Recruits learn shooting, radio communications, Army history, grooming standards, proper dress, the Seven Core Army Values, and the U.S. Soldier’s Creed. Aspiring soldiers may have to perform difficult tasks while sleep deprived.
Length of boot camp: 10 weeks
Compared to other basic training programs, Marine boot camp is intense.
"Generally, no one argues that Marines’ boot camp is, by far, the hardest of U.S. military indoctrinatory exercises and is famous/infamous for its training tactics," wrote Marine sergeant Jon Davis.
Recruits learn basic marksmanship, military history, first aid, combat water survival, proper dress, Marine Corps Core Values, and other essentials. They must master an 11-station obstacle course, which requires significant upper body strength.
"Physical training takes many forms, but generally centers on building instant obedience to orders over actual exercise," Davis wrote. "Most of the time, it centers on listen and do what you are told, get through the exercise, and get out of the situation before you are yelled at."
At the end of their training, recruits participate in the Crucible, a 54-hour exercise filled with tough physical activities. Recruits get about eight hours of sleep during the entire exercise and walk over 40 miles.

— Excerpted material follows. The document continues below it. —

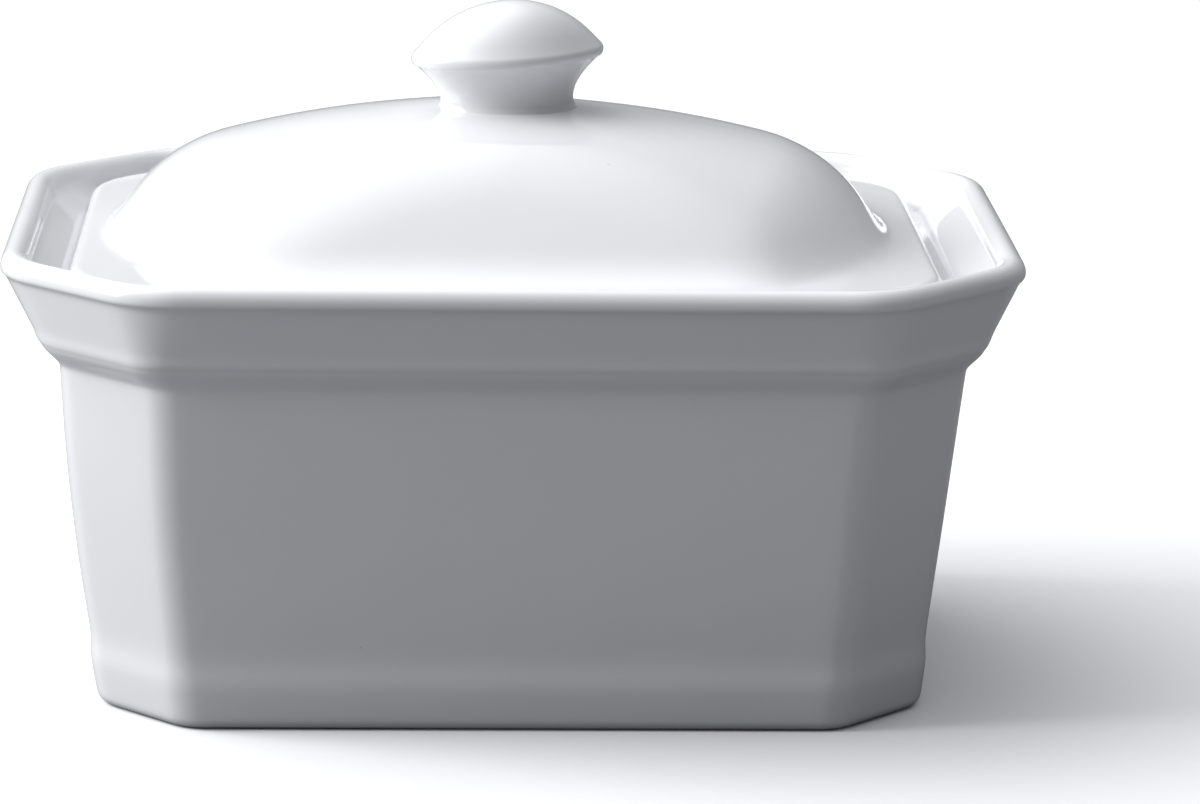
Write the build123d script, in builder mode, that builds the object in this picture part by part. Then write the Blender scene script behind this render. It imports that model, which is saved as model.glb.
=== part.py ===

"Some [recruits] come from middle-class homes where everything has been handed to them," drill sergeant Roger Summers told Military.com. "Others come from poorer homes where nothing was ever expected of them. If they finish the Crucible, they have accomplished something."
Length of boot camp: 12 weeks (plus four days of processing)

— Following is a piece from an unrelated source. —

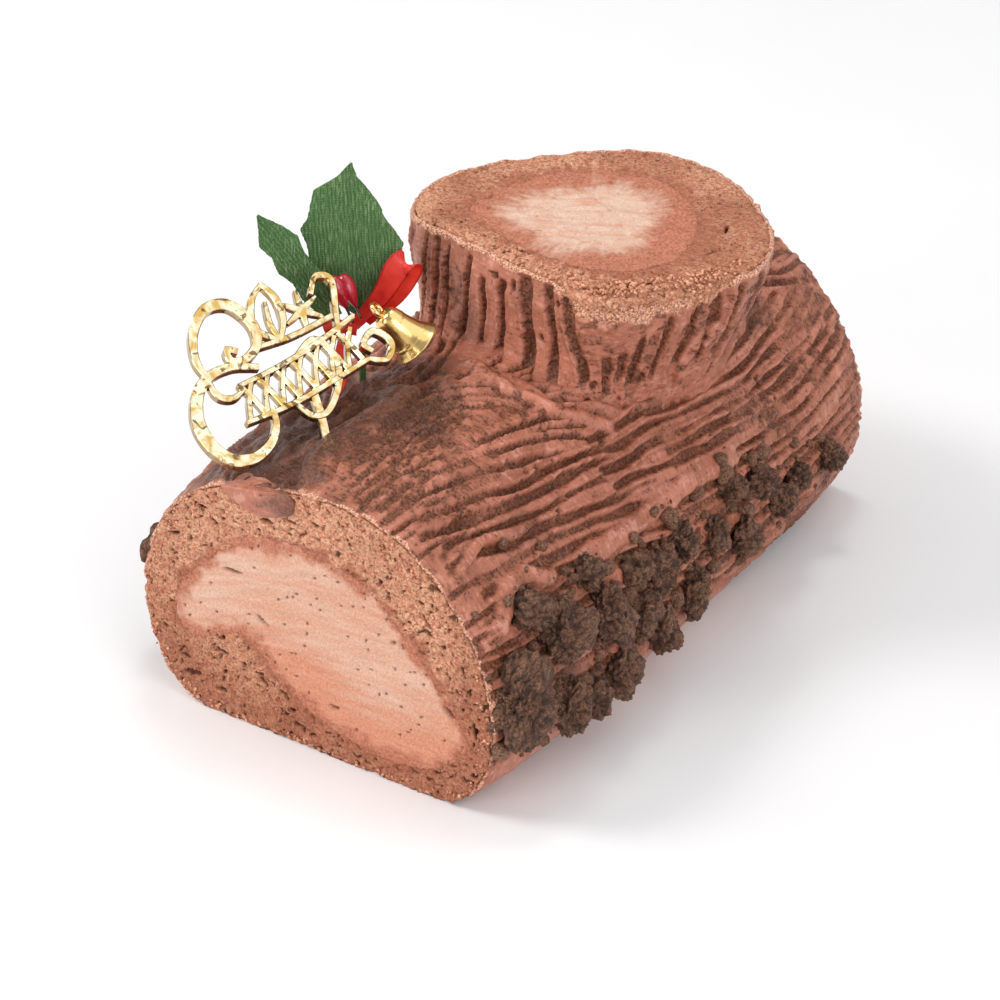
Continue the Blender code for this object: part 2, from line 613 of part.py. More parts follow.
def build_ornament():
    length = KNOT.z - 1.2 - WIRE_FOOT.z
    wire = [(0.0, length), (WIRE_RADIUS, length), (WIRE_RADIUS, 0.0), (0.0, 0.0)]
    turned("ornament_wire", wire, WIRE_FOOT, (0, 0, 1), "wire", 8)
    radius = WIRE_RADIUS + GAP
    turns = [(radius * math.cos(a * math.pi / 4), radius * math.sin(a * math.pi / 4)) for a in range(8)]
    rings = [[(WIRE_FOOT.x + x, WIRE_FOOT.y + y, z) for x, y in turns] for z in (WIRE_FOOT.z - 1, KNOT.z)]
    hole = make_cutter(add_mesh("wire_hole", *loft(rings), collection=cutters))
    sideways = (0.83, 0.55, 0.0)
    build_leaf("holly_leaf_1", (-26.4, -19.5, 68.0), (-27.7, -20.5, 103.4), sideways, BROAD_LEAF, 1.5)
    build_leaf("holly_leaf_2", (-27.6, -26.6, 70.6), (-40.6, -35.4, 94.0), (0.50, 0.62, 0.60), NARROW_LEAF, 1.0)
    build_berry("berry_1", (-25.8, -30.7, 82.3), (-21.6, -29.4, 72.2))
    build_berry("berry_2", (-26.2, -26.8, 81.0), (-21.2, -27.2, 72.4))
    build_ribbon("ribbon_loop", [(-24.5, -25.4, 68.8), (-20.2, -21.4, 75.3), (-17.4, -19.6, 81.6),
                                 (-16.2, -18.4, 82.8), (-15.8, -17.5, 80.6), (-18.6, -18.8, 74.4),
                                 (-23.6, -22.2, 68.5)], (0.72, 0.40, -0.55), (2.4, 5.8, 2.4), 15)
    build_ribbon("ribbon_tail", [(-21.2, -33.4, 70.4), (-20.2, -35.8, 66.4), (-17.4, -40.6, 64.2),
                                 (-15.6, -44.2, 63.2)], (0.83, 0.55, 0.0), (2.2, 4.0, 1.2), 8)
    build_ribbon("ribbon_band", [(-26.4, -33.4, 71.6), (-23.2, -32.6, 72.2), (-19.4, -31.2, 71.6)],
                 (0.1, -0.1, 0.98), (3.0, 3.6, 2.4), 5)
    build_bell()
    return hole


clear_scene()
cake = make_collection("yule_log_cake")
cutters = make_collection("cutters")
log_sponge = build_log()
build_branch()
icing_coat = build_icing()
build_chunks()
for stake_hole in (build_gold_pick(), build_ornament()):
    boolean(icing_coat, stake_hole, "DIFFERENCE")
    boolean(log_sponge, stake_hole, "DIFFERENCE")
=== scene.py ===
"""A yule log cake: its looks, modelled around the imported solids.

Lengths are in millimetres, except on the stage, where they are in metres.
"""
import math

import bmesh
import bpy
import numpy as np
from mathutils import Matrix, Vector


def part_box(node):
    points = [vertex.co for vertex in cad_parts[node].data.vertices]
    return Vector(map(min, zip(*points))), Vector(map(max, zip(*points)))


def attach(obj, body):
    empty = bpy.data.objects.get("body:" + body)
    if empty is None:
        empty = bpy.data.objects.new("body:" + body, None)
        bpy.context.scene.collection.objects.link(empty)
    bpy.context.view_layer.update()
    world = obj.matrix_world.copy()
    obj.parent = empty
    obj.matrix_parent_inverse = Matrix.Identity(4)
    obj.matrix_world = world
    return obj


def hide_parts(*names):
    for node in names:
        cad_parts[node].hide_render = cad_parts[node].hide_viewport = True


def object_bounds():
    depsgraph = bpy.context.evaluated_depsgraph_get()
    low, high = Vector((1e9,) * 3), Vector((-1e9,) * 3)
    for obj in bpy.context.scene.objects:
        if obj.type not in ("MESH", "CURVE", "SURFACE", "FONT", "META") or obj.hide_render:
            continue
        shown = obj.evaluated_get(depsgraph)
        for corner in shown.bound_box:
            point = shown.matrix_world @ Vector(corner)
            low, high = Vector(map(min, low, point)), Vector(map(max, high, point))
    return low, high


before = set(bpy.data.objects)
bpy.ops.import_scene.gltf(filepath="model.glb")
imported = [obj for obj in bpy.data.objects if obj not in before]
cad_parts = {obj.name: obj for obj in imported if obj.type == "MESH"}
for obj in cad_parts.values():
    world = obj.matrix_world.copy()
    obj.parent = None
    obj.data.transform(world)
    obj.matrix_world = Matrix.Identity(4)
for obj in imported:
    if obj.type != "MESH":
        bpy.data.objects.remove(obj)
cad_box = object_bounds()

MM = 0.001
LOG_LENGTH = 150.0
LOG_END = LOG_LENGTH / 2
BRANCH_TOP = 85.0
BRANCH_AXIS = (9.5, 18.0)
BRANCH_TAPER_RIGHT = 0.0120
BRANCH_TAPER_LEFT = 0.0060
BRANCH_TAPER_DEEP = 0.0015

COAT_EDGE = 0.9
COAT_FULL = 3.6
COAT_EASE = 13.0
COAT_SETBACK = 0.6
BURIED = 0.1  # how far hidden walls lie behind the smooth outlines
BRANCH_COAT = 1.2
BRANCH_COAT_FULL = 2.6
FLARE = 4.0
FLARE_HEIGHT = 4.5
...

The basic training program for the Air Force begins in San Antonio, Texas. Air Force boot camp has a reputation for emphasizing history, the honor code, and self-discipline—not so much on physical training.
In recent years, that has changed somewhat. In 2018, the Air Force added another week to basic training, and there’s now more physical fitness training (44 sessions, as opposed to 31 prior to the changes).

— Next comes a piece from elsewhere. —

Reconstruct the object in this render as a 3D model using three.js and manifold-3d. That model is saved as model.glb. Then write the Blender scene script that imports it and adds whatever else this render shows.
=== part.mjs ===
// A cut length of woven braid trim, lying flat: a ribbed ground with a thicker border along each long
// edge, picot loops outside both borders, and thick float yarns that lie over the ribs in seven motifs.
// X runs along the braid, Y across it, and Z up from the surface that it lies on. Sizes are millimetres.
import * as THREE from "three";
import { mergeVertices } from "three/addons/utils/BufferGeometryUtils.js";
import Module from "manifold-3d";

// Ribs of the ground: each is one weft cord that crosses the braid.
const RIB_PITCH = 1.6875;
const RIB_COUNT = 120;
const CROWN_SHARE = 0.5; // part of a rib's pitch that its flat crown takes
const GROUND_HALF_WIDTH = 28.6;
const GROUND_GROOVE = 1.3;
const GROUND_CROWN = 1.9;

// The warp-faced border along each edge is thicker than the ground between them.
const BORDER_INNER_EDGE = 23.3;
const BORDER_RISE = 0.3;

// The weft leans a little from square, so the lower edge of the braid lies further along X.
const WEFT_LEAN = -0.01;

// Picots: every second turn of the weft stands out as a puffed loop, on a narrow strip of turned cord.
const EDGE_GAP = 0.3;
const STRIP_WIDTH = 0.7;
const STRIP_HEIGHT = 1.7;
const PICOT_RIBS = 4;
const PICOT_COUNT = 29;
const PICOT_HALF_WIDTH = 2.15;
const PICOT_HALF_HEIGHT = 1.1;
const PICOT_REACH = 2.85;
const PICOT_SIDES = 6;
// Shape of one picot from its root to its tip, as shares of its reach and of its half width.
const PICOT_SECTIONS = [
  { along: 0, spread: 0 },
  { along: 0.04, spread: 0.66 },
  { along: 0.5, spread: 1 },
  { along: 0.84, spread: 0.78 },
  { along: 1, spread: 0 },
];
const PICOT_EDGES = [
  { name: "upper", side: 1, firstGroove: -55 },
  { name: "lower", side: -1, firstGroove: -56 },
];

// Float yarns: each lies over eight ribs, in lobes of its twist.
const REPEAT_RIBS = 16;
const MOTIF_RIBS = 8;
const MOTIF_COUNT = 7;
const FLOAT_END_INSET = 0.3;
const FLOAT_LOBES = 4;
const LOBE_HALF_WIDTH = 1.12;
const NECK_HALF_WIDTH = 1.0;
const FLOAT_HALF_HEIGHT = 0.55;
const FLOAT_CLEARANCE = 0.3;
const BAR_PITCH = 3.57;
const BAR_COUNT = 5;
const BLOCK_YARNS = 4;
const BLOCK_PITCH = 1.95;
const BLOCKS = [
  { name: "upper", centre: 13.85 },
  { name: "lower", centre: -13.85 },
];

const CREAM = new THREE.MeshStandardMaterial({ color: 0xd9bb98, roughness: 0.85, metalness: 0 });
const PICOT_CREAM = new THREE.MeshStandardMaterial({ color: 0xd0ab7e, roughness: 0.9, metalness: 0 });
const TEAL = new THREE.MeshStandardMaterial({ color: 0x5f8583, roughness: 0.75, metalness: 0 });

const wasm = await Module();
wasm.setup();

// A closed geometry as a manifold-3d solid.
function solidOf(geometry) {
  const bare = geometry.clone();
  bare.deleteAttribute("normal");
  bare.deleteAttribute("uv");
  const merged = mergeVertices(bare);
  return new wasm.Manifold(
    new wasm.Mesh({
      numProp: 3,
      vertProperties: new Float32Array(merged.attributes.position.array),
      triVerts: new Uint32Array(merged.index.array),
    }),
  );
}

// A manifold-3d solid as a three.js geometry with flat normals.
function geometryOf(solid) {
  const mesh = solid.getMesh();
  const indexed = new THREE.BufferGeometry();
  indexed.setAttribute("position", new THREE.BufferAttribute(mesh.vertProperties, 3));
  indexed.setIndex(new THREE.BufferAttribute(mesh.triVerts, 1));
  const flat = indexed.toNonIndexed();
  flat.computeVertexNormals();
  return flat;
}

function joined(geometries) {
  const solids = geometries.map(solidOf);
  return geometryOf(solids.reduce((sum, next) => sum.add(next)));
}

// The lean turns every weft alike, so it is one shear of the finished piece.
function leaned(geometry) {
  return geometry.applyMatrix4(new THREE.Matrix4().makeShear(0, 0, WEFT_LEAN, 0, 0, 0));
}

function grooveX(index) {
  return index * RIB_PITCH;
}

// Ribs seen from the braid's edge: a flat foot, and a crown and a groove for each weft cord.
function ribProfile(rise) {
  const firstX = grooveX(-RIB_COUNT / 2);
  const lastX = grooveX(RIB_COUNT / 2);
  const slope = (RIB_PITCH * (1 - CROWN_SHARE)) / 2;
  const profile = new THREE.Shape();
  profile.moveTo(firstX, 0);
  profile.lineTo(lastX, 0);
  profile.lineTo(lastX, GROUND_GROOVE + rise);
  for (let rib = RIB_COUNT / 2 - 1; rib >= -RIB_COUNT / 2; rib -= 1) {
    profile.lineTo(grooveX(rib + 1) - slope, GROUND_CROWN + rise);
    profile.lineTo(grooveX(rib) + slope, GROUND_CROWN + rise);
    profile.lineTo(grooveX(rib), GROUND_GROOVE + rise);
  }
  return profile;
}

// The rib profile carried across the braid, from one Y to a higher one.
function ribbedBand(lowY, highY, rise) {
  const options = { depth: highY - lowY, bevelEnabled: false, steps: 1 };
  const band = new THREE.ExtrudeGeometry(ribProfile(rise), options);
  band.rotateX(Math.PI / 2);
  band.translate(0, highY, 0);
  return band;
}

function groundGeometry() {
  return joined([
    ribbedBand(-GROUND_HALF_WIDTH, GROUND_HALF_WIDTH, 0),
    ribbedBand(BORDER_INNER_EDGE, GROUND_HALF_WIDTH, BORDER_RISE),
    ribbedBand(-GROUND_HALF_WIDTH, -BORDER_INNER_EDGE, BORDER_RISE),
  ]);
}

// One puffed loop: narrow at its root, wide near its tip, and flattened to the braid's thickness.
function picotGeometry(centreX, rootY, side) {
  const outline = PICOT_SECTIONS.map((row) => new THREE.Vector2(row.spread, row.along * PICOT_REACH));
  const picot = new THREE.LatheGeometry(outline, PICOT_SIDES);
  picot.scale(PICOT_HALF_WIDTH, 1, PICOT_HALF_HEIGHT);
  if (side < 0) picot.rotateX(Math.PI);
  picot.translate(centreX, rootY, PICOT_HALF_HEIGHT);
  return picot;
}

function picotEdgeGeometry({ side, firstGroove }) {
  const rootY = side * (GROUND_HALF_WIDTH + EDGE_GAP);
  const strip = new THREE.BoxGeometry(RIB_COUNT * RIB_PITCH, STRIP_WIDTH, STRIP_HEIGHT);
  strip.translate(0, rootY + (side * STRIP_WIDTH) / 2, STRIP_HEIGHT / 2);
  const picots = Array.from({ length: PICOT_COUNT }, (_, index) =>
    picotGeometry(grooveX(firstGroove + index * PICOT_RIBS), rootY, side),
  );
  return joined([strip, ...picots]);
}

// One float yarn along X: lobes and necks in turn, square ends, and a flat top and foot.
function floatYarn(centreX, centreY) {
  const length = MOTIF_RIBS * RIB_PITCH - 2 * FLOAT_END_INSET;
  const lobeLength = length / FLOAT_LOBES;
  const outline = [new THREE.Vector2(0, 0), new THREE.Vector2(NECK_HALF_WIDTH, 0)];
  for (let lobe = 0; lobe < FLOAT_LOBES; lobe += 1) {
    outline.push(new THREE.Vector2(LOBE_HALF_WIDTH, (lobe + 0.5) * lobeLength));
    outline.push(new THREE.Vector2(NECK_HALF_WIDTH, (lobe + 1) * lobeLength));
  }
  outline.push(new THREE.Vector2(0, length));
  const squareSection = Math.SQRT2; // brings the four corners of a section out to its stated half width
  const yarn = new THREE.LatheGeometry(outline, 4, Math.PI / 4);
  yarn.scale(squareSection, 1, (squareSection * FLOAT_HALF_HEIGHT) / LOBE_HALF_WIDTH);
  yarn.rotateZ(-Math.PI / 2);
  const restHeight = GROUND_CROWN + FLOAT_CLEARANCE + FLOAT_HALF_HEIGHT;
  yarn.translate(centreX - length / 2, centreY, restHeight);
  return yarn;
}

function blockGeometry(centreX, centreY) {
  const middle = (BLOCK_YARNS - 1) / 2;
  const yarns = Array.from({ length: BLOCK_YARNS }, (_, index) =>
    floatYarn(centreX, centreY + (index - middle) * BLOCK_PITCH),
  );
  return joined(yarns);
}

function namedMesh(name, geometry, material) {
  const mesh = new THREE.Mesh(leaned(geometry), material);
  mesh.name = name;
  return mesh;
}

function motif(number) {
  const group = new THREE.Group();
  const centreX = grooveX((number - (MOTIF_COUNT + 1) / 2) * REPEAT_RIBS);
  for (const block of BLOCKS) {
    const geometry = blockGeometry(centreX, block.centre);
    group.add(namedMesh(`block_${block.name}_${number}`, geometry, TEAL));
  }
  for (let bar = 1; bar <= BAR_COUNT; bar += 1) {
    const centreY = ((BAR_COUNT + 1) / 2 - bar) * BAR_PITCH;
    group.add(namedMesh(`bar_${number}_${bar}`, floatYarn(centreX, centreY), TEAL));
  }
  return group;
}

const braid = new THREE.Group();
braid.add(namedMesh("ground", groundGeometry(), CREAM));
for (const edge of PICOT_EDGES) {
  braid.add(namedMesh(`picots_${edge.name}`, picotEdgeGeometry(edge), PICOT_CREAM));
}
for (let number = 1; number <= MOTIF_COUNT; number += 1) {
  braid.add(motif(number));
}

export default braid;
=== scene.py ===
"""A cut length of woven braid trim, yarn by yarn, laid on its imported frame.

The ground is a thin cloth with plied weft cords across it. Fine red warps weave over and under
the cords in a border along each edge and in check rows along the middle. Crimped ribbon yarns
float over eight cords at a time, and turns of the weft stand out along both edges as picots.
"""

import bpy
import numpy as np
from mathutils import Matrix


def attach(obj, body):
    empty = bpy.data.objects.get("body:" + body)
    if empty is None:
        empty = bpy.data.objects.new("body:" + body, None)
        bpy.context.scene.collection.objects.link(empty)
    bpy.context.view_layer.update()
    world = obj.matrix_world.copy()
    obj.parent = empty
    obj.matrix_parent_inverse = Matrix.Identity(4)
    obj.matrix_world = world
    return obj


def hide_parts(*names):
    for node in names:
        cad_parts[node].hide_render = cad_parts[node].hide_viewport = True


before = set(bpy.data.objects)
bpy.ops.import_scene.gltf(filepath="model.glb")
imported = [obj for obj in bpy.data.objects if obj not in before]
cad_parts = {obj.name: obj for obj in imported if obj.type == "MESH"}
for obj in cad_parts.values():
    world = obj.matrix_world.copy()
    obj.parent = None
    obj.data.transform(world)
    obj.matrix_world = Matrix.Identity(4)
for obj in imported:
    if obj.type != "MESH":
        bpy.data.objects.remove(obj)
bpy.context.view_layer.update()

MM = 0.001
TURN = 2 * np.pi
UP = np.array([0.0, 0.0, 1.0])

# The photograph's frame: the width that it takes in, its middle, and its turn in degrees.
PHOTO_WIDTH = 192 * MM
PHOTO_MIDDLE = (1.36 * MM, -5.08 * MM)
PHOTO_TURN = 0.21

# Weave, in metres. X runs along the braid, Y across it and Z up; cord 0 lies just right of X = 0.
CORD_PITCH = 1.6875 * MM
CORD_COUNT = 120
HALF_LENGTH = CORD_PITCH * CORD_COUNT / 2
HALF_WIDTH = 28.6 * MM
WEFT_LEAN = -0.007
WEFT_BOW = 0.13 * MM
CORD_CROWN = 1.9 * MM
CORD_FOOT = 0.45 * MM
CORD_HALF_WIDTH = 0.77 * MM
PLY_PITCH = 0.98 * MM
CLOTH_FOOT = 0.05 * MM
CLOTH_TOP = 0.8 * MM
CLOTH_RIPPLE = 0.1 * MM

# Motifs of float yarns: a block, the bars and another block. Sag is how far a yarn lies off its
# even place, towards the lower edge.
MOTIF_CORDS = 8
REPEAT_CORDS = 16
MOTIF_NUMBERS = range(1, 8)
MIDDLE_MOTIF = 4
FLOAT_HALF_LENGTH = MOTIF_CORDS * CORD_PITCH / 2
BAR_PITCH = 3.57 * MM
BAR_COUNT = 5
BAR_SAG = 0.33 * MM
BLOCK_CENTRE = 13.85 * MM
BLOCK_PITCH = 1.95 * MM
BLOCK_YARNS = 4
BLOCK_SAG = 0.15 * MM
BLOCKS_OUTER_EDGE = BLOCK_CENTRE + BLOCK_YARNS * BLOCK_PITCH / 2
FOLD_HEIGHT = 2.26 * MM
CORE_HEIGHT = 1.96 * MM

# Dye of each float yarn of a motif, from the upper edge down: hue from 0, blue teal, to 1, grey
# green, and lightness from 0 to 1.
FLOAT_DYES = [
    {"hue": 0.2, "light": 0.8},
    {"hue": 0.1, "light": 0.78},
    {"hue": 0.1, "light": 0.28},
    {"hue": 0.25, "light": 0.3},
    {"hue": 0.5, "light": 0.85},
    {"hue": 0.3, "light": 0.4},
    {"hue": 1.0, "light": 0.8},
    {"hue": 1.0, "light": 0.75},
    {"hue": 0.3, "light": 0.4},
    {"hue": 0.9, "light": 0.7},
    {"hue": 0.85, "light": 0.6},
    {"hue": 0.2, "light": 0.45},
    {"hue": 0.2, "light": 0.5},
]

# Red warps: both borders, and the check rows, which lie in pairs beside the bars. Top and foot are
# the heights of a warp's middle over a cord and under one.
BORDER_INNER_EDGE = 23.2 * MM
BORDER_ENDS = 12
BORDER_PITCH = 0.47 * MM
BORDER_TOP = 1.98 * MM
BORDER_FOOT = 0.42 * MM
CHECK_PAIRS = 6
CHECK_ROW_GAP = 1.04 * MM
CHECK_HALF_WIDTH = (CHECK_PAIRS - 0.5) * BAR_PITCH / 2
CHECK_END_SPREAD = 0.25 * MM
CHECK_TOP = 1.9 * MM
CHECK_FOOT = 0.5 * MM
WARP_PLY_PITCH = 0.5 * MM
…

"There are a lot of health benefits that go along with being physically fit," Master Sergeant Robert Kaufman told Air Force Times. "We want them to go to their first base ready to roll, and pass that fitness test, and make that a lifestyle."
The new program also includes more weapons training and classes on Air Force heroes. Recruits must pass the Basic Military Physical Fitness Test, which includes one minute of push-ups, one minute of sit-ups, and a timed 1.5-mile run.
Length of boot camp: 8.5 weeks
Although the Coast Guard is the smallest of the services, its basic training is nothing to sneeze at. In addition to physical requirements like being able to complete a swim circuit, Coast Guard recruits learn about military justice, customs, ethics, and Coast Guard history at their basic training in Cape May, New Jersey.
Length of boot camp: Eight weeks
Again, these are overviews—no two recruits have identical experiences, and some programs (for instance, the Navy SEALs) have far different requirements than what we’ve outlined above. Most basic training programs have similar goals: To form recruits into military professionals. That’s typically a difficult process from the recruit’s perspective, but not insurmountable.
"Normal people can’t do the things warriors are asked to do," Davis wrote. "They can’t imagine it and shouldn’t be forced to. But there are those that do. For these people, though, there must be a transition from ‘civilian’ to ‘warrior.’ Boot camp is the means of that evolution, and every part of it is necessary."